[Scripts that build objects]
_ _ _ _ _

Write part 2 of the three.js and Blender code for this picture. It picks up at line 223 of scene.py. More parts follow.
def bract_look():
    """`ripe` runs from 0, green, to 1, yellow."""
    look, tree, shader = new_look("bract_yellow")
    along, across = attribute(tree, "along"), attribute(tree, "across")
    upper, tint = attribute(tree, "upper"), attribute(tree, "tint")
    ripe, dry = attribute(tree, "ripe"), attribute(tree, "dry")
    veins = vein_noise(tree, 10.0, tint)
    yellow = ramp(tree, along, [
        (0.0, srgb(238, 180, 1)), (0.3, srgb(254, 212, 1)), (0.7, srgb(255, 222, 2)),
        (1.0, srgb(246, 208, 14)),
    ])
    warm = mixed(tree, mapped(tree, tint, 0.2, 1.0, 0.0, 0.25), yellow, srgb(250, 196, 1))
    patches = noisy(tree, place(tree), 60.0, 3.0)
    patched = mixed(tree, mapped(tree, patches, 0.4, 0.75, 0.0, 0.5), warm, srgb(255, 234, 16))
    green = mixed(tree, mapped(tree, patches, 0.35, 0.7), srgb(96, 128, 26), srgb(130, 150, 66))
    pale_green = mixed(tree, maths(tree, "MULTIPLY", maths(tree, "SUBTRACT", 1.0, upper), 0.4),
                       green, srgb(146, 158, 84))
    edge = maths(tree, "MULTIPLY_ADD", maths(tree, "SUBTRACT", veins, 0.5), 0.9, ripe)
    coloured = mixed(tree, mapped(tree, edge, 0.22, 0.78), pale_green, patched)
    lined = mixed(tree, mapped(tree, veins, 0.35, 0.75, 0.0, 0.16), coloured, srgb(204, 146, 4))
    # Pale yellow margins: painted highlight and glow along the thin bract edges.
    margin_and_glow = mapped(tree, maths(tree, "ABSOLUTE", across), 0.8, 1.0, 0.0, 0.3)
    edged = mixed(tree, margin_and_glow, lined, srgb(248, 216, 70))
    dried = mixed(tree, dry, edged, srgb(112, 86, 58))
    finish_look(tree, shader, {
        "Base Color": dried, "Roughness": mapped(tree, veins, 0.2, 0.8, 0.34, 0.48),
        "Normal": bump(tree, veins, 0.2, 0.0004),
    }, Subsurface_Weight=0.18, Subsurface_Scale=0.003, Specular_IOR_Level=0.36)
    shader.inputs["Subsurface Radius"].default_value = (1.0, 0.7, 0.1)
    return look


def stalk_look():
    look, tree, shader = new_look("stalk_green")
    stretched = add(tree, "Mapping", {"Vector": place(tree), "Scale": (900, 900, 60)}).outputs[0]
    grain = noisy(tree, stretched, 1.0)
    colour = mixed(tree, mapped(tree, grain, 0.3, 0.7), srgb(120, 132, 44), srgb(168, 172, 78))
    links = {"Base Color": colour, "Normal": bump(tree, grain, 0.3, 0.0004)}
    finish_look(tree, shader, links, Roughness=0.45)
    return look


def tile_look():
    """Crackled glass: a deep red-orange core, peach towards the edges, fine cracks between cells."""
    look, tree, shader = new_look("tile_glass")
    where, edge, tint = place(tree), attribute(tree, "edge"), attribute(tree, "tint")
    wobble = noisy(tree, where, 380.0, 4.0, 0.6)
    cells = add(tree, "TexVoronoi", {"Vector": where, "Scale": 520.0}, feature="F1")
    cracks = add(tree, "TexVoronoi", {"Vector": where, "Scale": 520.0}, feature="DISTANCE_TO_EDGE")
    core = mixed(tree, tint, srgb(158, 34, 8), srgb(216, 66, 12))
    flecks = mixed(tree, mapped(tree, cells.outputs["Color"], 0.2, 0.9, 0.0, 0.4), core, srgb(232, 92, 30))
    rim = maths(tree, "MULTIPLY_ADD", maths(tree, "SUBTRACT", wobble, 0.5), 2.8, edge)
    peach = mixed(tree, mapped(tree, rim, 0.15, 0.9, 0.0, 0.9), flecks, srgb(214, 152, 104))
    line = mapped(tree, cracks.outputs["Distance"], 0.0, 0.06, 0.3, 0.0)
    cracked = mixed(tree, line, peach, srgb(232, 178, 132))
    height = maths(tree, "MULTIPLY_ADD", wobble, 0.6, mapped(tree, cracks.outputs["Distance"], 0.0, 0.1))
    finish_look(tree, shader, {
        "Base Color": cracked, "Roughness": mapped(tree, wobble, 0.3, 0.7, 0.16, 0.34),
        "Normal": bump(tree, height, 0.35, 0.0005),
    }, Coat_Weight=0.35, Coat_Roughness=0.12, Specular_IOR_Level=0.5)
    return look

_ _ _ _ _

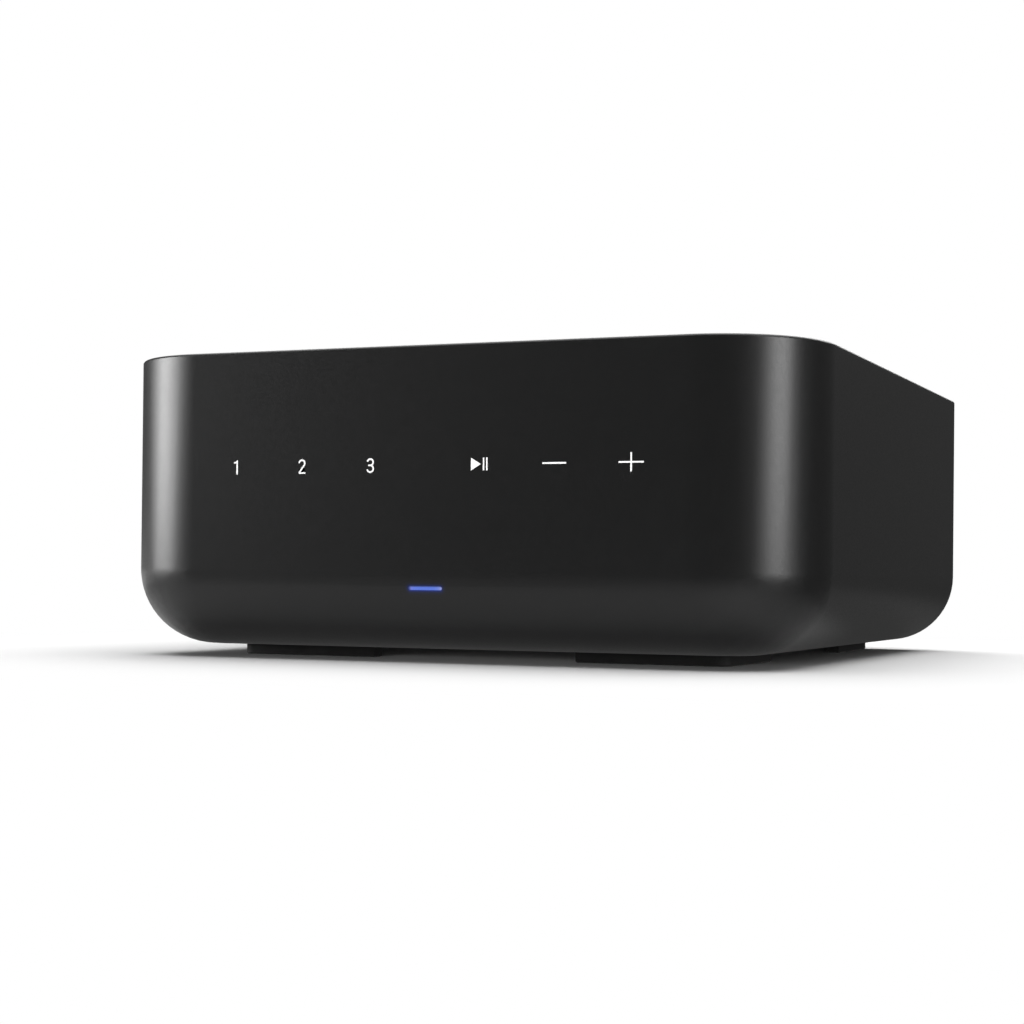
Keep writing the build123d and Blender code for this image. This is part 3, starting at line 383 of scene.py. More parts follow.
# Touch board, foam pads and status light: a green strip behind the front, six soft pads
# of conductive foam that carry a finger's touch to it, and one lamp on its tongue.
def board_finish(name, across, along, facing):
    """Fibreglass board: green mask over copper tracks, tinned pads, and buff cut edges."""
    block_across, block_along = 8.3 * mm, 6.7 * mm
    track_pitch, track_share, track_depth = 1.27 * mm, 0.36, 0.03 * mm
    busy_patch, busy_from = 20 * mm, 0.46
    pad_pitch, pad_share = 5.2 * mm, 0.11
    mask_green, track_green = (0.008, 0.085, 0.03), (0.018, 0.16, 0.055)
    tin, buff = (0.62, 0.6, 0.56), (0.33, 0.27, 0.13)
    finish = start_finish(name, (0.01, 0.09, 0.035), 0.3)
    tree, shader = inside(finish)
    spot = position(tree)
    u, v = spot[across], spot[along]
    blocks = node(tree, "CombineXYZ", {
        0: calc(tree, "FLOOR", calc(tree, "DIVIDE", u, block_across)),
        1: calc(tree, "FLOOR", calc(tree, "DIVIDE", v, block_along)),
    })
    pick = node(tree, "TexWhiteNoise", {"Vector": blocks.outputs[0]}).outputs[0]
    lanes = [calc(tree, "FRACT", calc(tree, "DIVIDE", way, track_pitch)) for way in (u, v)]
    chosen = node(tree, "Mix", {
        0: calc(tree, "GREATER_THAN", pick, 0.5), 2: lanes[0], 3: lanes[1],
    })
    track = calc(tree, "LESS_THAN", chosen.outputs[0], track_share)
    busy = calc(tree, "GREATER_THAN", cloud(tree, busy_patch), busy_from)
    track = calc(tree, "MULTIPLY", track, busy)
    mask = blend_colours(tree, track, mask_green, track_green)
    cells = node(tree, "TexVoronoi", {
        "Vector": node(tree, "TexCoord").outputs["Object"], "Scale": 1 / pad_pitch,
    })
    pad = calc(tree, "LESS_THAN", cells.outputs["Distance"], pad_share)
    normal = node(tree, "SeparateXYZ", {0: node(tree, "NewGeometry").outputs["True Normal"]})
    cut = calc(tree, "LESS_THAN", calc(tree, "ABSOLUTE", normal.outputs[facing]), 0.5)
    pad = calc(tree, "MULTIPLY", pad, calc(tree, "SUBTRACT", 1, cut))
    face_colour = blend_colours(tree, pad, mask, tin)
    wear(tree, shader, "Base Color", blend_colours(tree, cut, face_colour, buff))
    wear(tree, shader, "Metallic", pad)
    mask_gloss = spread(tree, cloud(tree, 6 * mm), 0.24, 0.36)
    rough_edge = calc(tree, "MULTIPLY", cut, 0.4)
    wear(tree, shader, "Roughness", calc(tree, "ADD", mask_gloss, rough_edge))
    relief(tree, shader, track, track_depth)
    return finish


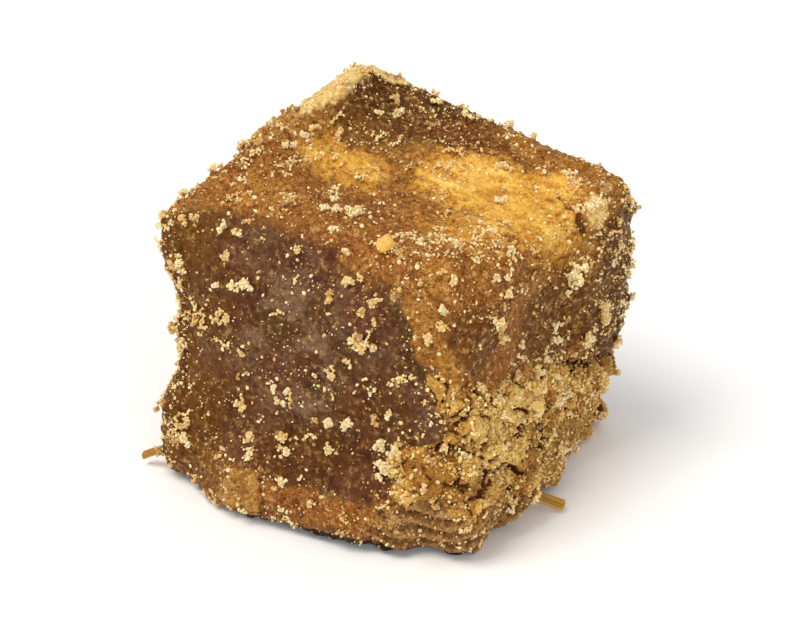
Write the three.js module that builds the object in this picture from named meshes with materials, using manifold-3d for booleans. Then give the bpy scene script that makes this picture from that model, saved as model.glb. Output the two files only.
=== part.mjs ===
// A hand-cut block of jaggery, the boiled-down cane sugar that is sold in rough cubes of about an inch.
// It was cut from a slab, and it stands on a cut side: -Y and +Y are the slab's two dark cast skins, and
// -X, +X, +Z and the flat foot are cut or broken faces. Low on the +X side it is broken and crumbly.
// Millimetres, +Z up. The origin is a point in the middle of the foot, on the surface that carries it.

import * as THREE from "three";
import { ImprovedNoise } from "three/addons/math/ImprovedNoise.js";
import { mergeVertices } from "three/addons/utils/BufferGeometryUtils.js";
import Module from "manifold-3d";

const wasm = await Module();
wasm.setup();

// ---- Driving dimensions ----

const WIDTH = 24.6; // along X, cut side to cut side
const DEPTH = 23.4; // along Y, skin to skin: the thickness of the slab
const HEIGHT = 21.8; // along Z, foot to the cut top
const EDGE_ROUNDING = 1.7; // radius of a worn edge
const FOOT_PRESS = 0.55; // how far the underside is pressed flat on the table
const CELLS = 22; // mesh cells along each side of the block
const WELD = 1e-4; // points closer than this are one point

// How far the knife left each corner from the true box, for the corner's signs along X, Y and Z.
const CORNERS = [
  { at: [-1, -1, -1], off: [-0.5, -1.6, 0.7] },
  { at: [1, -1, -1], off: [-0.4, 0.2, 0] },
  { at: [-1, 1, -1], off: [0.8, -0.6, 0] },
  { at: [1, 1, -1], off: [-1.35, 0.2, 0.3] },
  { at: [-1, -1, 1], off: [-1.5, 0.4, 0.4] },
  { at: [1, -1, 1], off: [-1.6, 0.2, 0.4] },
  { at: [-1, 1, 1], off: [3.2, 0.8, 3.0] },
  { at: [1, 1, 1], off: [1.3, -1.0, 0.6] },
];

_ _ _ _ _

▶ REQUIREMENT: Among the entries above, identify all lines with "code" and copy them.

▶ TASK RESPONSE:
Write part 2 of the three.js and Blender code for this picture. It picks up at line 223 of scene.py. More parts follow.
Keep writing the build123d and Blender code for this image. This is part 3, starting at line 383 of scene.py. More parts follow.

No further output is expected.